The weekend that followed was one of the most fun filled I have ever had. Visiting the Thaba Bosiu cultural village, the hangout spots of the fellows, having traditional Basotho food and going horse-riding for the first time, I couldn’t help but envy the Basotho people’s proclivity for fun. I found myself immensely comfortable in their company, loving their energy and finding concurrence with their tastes. It was the beginning of friendships and the making of memories that I will always cherish.
I had only 1 day left, and that impending end made me savour the labour more. I spent it working on the roof of the orphanage, fixing the holes with waterproofing membrane against the beautiful backdrop of the Lesotho skies. The last day ended more quickly than I thought and I as I bid my goodbyes to the children and to the fellows, I couldn’t help but feel the pang of separation.
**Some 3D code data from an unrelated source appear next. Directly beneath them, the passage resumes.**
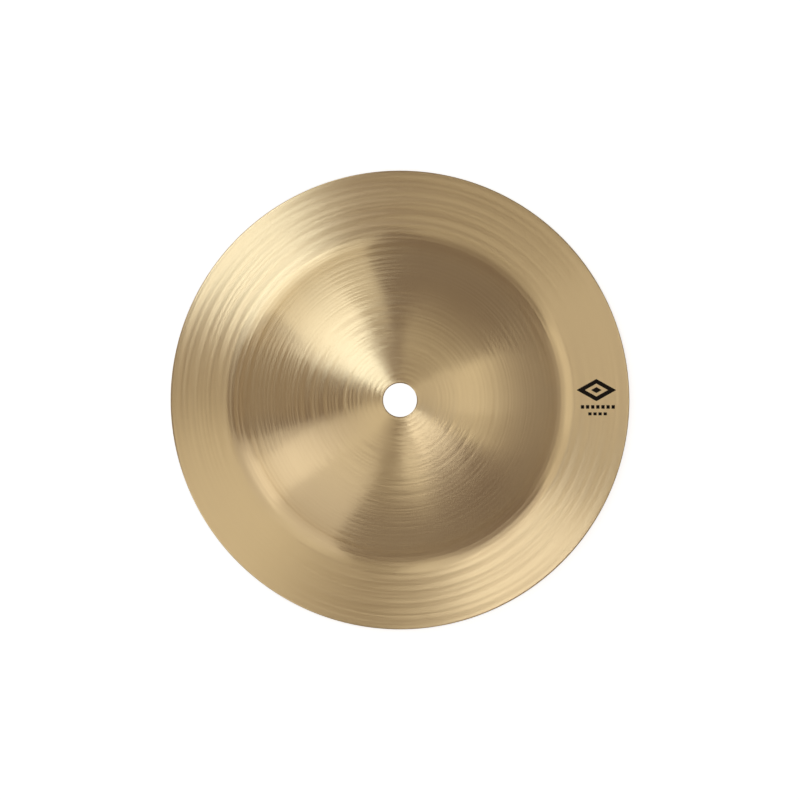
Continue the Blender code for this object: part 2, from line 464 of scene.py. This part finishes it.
def printMark(ground):
    (x, y), height = printed["centre"], printed["startHeight"]
    bpy.ops.object.select_all(action="DESELECT")
    bpy.ops.mesh.primitive_circle_add(vertices=4, radius=1, fill_type="NOTHING", location=(x, y, height))
    film = bpy.context.object
    film.name = "flangeMark"
    bpy.ops.object.transform_apply(location=True, rotation=False, scale=False)
    bpy.ops.object.mode_set(mode="EDIT")
    bpy.ops.mesh.select_all(action="SELECT")
    aboutPoint(printed["halfSize"], x, y)
    bpy.ops.mesh.extrude_region_move()
    aboutPoint((printed["hollow"], printed["hollow"]), x, y)
    bpy.ops.mesh.select_all(action="SELECT")
    bpy.ops.mesh.subdivide(number_cuts=printed["cuts"])
    bpy.ops.mesh.select_all(action="DESELECT")
    bpy.ops.mesh.primitive_circle_add(vertices=4, radius=printed["core"], fill_type="NGON",
                                      location=(x, y, height))
    aboutPoint(printed["halfSize"], x, y)
    bpy.ops.mesh.subdivide(number_cuts=printed["smallCuts"])
    length, pitch = printed["dash"]
    for middle, across, count, tall in printed["rows"]:
        for i in range(count):
            bpy.ops.mesh.select_all(action="DESELECT")
            centre = middle + pitch * (i - (count - 1) / 2)
            bpy.ops.mesh.primitive_plane_add(size=1, location=(centre, across, height))
            aboutPoint((length, tall), centre, across)
            bpy.ops.mesh.subdivide(number_cuts=printed["smallCuts"])
    bpy.ops.mesh.select_all(action="SELECT")
    bpy.ops.mesh.normals_make_consistent(inside=False)
    bpy.ops.object.mode_set(mode="OBJECT")
    laid = film.modifiers.new("onto the metal", "SHRINKWRAP")
    laid.wrap_method, laid.target, laid.offset = "PROJECT", ground, printed["film"]
    laid.use_project_z, laid.use_negative_direction, laid.use_positive_direction = True, True, False
    bpy.ops.object.modifier_apply(modifier=laid.name)
    return film


def makeInk():
    material, wire = newMaterial("blackInk")
    low, high = printed["roughness"]
    rough = low + (high - low) * arcNoise(wire, *printed["grain"])
    ink = wire.node("ShaderNodeBsdfPrincipled", {}, {
        "Base Color": printed["colour"], "Specular IOR Level": printed["shine"], "Roughness": rough})
    wire.node("ShaderNodeOutputMaterial", {}, {"Surface": ink})
    return material


film = printMark(shell)
film.data.materials.append(makeInk())
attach(film, "root")
print("mark:", len(film.data.polygons), "faces")
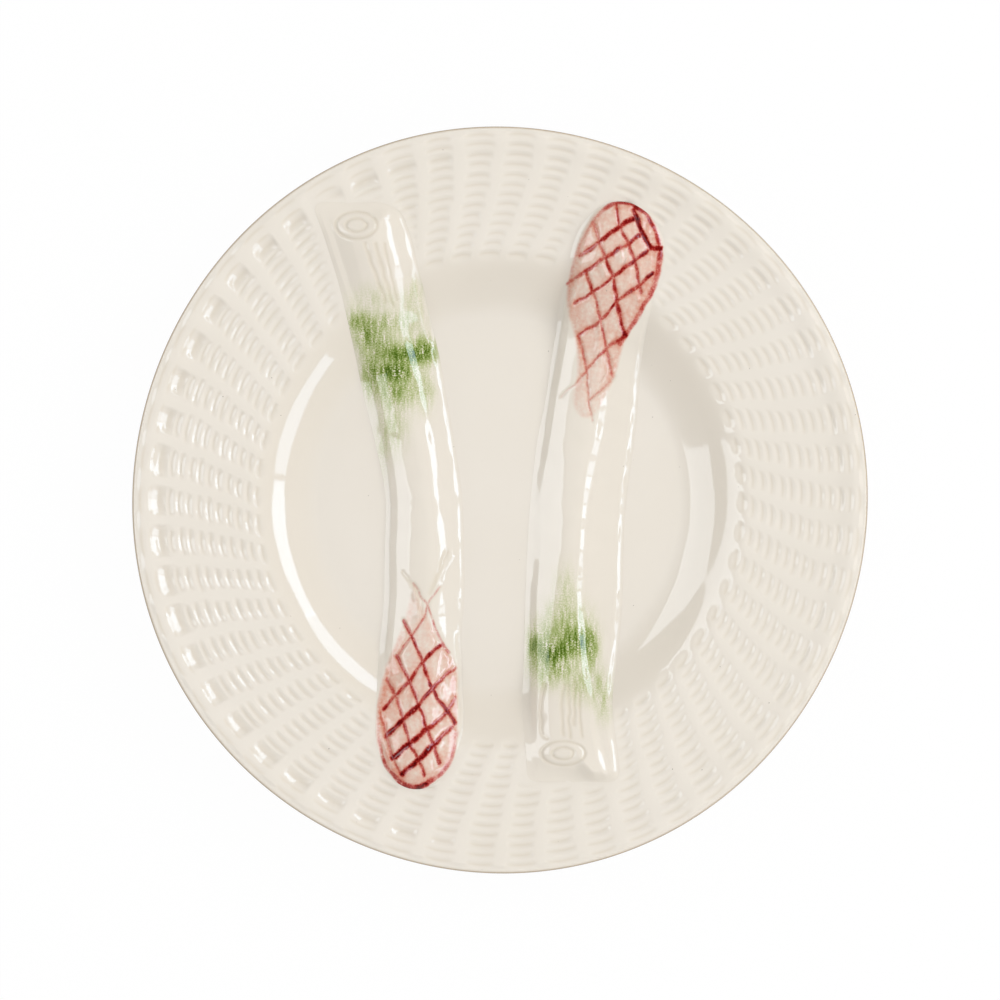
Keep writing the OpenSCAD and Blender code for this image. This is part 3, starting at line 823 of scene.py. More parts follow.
# %% [markdown]
# ## Relief of the spears
# Each spear is a sprig of clay pressed onto the plate, so it has no underside to speak of and its
# foot melts into the plate in a small hollow curve. Its section could be a half circle, but the
# long white lines in the photograph show something else: a broad crown, a shoulder on the right,
# a gentler flank and a steep foot. A highlight shows a slope and not a height, so the section is
# drawn by its slopes and summed up to heights.
#
# One slope on each side is left free, and is solved so that both sides come down to the plate. On
# the right it is capped, because a steeper flank would shine as a broad blot, and there the foot
# takes up the rest. In the bud the shoulder merges into one round side.

# %% From slopes to heights
STALK_H = 5.6 * MM
BUD_H = 6.2 * MM
SPEAR_Z = FLOOR_Z + STALK_H
PX_AT_SPEAR = MM_PER_PX * nearness(SPEAR_Z)
FLATTEST = 0.05
FLANK_STEEPEST = 0.48


def spear_x(px):
    """Place across the plate of a picture column, for clay at the height of a spear."""
    return (px - PICTURE_MIDDLE) * PX_AT_SPEAR


def summed(px, knots, slopes):
    """Drop in pixels that slopes between knots add up to at each place."""
    slope = np.interp(px, knots, slopes, left=0, right=0)
    return np.concatenate([[0], np.cumsum((slope[1:] + slope[:-1]) / 2 * (px[1] - px[0]))])


def side_drop(px, knots, slopes, height, spare=None):
    """Drop below the crown at each place; a slope of None is solved to reach the height.

    With spare knots, the solved slope is capped and the spare knots take up the rest.
    """
    fixed = summed(px, knots, [0.0 if v is None else v for v in slopes])
    free = summed(px, knots, [1.0 if v is None else 0.0 for v in slopes])
    solved = max((height / PX_AT_SPEAR - fixed[-1]) / free[-1], FLATTEST)
    if spare is not None and solved > FLANK_STEEPEST:
        fixed = summed(px, knots, [FLANK_STEEPEST if v is None else v for v in slopes])
        free = summed(px, knots, spare)
        solved = (height / PX_AT_SPEAR - fixed[-1]) / free[-1]
    drop = fixed + solved * free
    return drop / drop[-1] * height


print("one pixel is", round(PX_AT_SPEAR / MM, 4), "mm on a spear")

# %% The two sides of a spear
CURVE_POINTS = 200
FOOT_PX = 4
CROWN_SLOPE = 0.22
LEFT_SLOPE = 0.39
EDGE_SLOPE = 0.44
EDGE_ROUND_PX = 4
FLANK_PX = 4.0
FLANK_SOFT_PX = 2
DOME_PX = 10
SHOULDER_PX = 3.0
SHOULDER_ROOM = 5.5
BEFORE_SHOULDER = 0.06
AFTER_SHOULDER = 0.07
BEFORE_FOOT = 0.09
FOOT_NEAR = 0.8
FOOT_ROUND_PX = 2.5


def left_drop(left, flank, edge, crown, height):
    """Places out to the left of the crown, and how far the side has dropped there."""
    outward = np.linspace(-crown, -left, CURVE_POINTS)
    knots = -np.array([
        crown, edge + EDGE_ROUND_PX, edge, flank + FLANK_PX, flank + FLANK_PX - FLANK_SOFT_PX,
        flank - FLANK_PX + FLANK_SOFT_PX, flank - FLANK_PX, left + 1, left,
    ])
    slopes = [0, CROWN_SLOPE, LEFT_SLOPE, EDGE_SLOPE, None, None, EDGE_SLOPE, LEFT_SLOPE, 0]
    return outward, side_drop(outward, knots, slopes, height)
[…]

Today, as I sit in the familiarity of my home, writing this report and regurgitating these memories, I feel myself brimming with gratitude. Towards the Berkeley Prize Committee, for giving me this once in a lifetime opportunity, my parents for supporting me despite their apprehensions, my brother for always encouraging me to be better, and to divine providence for gifts I am and am not aware of. In my gratitude, I also hope; that this cataclysmically enlightening indulgence shall be the first of many, that I shall always strive to look beyond my paradigms, and that my values achieve legible fruition in my work. With that gaze to the beyond, I end this report.